# Cyber Monday BOYS... GUN DEALS!!!!



## jakeleinen1 (Jul 20, 2011)

$50 Off and 5 Magazines with FNH Purchase. Hurry, supply limited.

Buy an FNP- (9 or 40) for  $ 389

And get 5 magazines!!!!
Crazy awesome deal! If I werent so set on purchasing glock 27, this would be my next gun

Anybody else know any crazy deals


----------



## recoilguy (Apr 30, 2009)

That is a great deal.....$389 for the FNP.... must be last years model as this years is the FNX.

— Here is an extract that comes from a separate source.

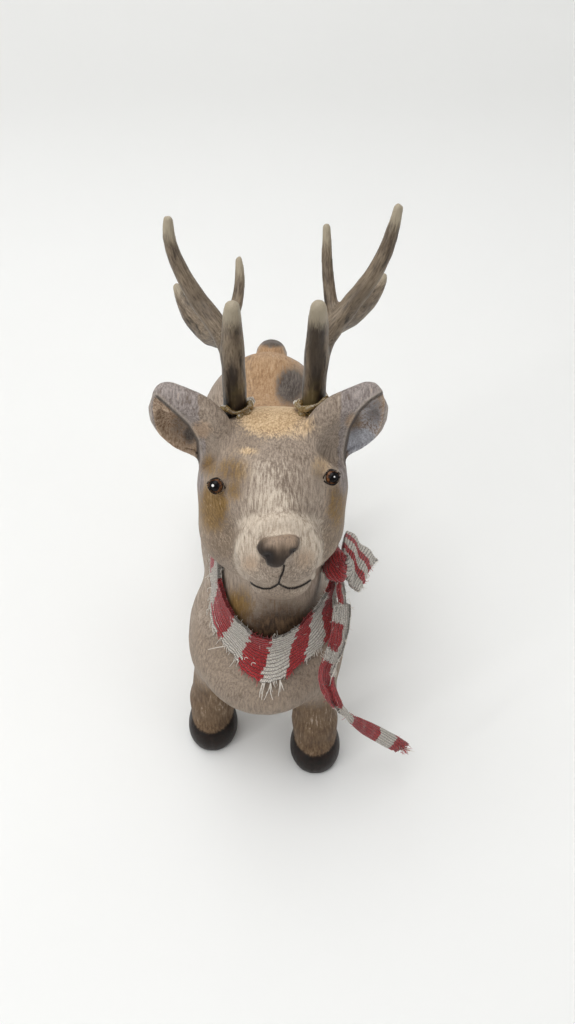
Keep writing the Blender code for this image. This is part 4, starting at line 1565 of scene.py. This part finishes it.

Much better gun then the 27 in my opinion and 5 mags.....wow. If the mags are 25 bucks per that makes the gun the same price as a Kel - Tec
or some other inferior quality weapon.

That is a great deal!

RCG


----------



## cclaxton (Jul 10, 2011)

Ableammo has FREE SHIPPING today for any orders over $99. 
Discount Hunting Supplies, Shooting Supplies, Ammunition, Gun Safes - Able Ammo
Stoeger Cougar .40cal for $399
Keltec P3-AT for $249.99
Sig P238 Diamond Plate $549.99
Ruger SR40c ,40cal or SR9c, 9mm $399.99
Ruger LC9, $349.99
And more.
I am not promoting ables....just summarizing their deals since I was there today. 
Thanks
CC


----------



## cclaxton (Jul 10, 2011)

Kyle's Gunshop, Inc.
Another site with FREE SHIPPING TODAY.
Springfield XDM 3.8" .45 with mags and gear $629.99
Interordinance AK47 wood, 30rnd mag, $539.99


----------